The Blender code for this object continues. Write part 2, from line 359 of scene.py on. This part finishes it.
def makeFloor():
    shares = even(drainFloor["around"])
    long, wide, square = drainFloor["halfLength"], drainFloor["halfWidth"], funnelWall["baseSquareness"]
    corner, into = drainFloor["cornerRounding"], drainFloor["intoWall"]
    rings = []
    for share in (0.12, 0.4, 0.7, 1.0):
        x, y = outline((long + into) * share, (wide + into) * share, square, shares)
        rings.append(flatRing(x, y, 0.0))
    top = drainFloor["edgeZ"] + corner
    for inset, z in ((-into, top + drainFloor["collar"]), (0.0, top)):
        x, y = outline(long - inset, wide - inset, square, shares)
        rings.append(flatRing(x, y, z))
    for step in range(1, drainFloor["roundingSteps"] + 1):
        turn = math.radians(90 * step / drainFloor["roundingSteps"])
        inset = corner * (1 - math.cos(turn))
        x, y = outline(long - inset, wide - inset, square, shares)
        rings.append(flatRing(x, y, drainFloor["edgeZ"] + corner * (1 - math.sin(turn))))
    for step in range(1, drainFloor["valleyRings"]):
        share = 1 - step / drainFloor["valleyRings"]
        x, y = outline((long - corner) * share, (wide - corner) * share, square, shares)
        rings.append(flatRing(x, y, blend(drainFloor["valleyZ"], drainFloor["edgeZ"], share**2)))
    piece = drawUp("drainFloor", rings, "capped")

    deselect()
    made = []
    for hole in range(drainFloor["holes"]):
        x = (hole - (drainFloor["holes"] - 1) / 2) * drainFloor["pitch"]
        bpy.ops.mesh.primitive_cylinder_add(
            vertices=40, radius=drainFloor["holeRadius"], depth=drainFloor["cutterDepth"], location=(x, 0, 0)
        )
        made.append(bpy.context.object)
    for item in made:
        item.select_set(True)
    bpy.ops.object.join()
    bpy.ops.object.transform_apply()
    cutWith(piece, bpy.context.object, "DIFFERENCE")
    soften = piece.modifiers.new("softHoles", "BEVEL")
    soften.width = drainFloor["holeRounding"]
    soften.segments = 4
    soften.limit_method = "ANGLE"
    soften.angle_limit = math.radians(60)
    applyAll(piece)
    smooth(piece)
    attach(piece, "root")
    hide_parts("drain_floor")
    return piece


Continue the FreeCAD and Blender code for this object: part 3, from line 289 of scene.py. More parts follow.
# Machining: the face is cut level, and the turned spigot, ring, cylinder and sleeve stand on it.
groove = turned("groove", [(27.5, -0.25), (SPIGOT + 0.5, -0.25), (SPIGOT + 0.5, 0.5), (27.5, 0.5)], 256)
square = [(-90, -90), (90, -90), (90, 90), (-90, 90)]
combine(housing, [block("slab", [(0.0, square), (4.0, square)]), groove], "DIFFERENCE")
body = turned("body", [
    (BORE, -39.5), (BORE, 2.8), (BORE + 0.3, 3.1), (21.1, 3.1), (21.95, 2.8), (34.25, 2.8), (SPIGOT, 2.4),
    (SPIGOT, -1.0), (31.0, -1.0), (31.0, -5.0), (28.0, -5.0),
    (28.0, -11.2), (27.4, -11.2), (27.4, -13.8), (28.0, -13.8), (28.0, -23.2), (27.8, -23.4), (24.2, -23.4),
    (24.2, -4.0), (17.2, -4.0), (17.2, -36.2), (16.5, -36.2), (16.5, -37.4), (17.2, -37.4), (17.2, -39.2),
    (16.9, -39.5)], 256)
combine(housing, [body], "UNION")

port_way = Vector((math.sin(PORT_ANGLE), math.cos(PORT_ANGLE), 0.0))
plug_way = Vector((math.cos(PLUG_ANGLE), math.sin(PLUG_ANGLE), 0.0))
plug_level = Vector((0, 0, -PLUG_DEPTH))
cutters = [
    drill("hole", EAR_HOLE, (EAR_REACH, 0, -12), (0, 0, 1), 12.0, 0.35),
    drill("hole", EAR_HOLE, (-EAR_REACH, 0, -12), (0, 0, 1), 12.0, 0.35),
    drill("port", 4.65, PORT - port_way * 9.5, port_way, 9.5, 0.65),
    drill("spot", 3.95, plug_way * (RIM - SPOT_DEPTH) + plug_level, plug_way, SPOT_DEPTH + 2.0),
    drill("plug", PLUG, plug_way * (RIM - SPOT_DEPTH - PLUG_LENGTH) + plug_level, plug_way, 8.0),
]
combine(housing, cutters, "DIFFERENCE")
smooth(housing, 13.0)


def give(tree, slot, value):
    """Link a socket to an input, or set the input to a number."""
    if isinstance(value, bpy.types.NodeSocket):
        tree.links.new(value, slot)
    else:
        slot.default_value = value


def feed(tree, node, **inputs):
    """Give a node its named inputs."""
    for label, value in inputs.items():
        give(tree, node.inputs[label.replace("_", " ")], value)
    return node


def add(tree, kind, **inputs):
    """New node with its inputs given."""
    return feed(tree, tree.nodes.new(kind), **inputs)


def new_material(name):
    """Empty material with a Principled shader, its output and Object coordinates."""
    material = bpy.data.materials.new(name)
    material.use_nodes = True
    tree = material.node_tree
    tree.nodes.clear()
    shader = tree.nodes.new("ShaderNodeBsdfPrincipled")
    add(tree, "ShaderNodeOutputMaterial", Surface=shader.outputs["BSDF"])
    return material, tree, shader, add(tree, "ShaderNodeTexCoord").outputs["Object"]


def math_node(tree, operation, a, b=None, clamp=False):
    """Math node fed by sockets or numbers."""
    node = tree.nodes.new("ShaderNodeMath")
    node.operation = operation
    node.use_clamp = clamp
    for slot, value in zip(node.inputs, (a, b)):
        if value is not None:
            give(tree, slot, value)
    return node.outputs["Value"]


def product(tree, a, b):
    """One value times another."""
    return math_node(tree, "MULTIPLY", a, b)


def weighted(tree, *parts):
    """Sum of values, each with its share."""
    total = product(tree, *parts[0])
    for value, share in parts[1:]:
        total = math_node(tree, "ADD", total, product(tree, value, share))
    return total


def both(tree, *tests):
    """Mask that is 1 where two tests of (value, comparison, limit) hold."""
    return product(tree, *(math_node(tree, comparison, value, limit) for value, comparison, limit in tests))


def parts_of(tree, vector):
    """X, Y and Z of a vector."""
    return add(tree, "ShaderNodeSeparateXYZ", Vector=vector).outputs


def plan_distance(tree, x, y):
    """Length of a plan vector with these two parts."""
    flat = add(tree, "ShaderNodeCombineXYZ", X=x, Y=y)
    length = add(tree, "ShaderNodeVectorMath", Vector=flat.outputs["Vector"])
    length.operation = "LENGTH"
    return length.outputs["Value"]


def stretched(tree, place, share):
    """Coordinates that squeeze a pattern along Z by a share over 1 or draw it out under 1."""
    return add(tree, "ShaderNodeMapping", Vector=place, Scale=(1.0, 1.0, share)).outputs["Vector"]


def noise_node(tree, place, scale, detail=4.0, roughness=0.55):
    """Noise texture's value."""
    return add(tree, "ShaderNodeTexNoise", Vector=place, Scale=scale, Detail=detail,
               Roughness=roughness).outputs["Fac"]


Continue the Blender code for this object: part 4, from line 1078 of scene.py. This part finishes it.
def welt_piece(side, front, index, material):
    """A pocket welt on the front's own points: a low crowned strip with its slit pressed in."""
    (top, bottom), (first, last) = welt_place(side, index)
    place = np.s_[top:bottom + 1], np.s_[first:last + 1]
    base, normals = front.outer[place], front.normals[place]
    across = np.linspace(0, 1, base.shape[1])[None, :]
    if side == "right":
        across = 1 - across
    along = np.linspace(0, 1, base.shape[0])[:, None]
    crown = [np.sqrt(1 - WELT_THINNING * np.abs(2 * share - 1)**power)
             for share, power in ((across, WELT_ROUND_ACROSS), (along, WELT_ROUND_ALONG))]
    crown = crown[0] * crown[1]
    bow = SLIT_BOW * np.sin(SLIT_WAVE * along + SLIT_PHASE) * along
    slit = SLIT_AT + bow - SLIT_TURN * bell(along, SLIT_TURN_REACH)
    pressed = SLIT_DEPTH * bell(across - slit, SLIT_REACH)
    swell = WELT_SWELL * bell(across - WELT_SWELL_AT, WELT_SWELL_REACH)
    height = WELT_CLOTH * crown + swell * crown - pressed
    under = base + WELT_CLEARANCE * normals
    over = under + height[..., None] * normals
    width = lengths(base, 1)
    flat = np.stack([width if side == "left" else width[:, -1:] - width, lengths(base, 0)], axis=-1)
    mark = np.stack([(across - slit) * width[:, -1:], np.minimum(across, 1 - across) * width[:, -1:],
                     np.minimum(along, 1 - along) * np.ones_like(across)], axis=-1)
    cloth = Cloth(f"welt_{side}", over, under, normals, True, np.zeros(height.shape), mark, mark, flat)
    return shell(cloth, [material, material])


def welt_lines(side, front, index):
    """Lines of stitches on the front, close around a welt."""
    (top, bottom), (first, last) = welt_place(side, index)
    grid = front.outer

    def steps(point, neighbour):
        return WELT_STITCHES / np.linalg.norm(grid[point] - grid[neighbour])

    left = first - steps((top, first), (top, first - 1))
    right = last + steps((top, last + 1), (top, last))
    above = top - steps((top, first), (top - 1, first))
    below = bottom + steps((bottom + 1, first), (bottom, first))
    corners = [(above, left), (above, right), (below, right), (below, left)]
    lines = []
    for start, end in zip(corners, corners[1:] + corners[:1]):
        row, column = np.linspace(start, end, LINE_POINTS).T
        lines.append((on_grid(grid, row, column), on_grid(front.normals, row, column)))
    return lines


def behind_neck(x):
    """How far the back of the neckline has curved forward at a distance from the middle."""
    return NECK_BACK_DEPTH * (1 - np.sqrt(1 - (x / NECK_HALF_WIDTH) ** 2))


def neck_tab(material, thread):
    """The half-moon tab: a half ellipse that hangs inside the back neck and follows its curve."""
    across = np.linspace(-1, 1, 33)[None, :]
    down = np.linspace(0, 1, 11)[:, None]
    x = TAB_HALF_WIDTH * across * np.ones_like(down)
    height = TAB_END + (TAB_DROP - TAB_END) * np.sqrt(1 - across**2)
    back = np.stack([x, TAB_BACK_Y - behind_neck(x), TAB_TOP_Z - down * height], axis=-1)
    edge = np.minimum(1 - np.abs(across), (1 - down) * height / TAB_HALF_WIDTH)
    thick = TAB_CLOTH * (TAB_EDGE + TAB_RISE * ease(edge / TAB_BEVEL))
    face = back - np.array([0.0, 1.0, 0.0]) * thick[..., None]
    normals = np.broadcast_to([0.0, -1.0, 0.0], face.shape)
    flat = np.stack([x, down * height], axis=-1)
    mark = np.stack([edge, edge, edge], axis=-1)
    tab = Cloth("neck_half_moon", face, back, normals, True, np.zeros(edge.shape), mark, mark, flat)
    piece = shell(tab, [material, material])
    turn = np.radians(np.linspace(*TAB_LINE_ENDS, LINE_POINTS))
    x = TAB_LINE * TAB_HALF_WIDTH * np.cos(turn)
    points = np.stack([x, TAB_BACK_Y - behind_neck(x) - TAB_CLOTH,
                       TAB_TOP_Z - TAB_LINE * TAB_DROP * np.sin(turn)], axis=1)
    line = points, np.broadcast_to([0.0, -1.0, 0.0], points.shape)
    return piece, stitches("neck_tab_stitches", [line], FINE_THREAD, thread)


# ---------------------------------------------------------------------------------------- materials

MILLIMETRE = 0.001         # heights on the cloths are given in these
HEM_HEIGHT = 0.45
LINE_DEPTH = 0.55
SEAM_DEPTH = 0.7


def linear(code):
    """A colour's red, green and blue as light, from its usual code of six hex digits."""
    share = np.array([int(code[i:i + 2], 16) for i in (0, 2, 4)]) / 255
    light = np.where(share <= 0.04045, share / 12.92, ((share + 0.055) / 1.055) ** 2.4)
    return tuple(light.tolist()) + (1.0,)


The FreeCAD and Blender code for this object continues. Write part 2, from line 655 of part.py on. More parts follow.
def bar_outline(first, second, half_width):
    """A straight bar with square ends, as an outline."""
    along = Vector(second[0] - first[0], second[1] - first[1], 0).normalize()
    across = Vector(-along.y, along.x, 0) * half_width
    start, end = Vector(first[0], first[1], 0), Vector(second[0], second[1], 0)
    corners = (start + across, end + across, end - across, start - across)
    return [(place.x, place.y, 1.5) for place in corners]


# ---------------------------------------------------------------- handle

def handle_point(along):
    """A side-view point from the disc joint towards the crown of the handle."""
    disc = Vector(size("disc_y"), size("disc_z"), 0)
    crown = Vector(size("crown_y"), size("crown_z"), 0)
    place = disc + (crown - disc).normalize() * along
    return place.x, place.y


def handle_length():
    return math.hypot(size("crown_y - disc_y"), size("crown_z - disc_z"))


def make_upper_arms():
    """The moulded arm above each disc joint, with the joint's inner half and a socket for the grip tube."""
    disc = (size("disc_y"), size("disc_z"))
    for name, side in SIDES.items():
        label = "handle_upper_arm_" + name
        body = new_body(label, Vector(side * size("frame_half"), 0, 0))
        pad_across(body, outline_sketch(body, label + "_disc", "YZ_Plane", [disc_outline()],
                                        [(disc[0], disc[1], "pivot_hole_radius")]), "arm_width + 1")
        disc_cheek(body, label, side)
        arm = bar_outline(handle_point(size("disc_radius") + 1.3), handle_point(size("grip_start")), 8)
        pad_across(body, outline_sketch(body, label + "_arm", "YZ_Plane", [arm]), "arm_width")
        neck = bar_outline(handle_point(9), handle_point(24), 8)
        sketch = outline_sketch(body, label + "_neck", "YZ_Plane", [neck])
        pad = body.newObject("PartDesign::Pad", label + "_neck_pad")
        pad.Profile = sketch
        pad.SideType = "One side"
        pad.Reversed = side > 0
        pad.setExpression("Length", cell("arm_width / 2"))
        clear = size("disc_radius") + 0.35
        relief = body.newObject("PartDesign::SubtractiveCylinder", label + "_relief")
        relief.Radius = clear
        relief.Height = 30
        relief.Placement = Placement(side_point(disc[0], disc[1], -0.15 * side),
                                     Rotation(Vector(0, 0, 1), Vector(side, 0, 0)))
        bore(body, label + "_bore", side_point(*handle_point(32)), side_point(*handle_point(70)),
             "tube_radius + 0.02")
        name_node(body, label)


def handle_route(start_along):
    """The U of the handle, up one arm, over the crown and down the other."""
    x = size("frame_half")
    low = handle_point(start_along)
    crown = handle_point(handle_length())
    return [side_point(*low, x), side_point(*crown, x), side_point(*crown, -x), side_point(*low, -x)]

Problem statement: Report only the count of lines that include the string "scene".

The completed task: 3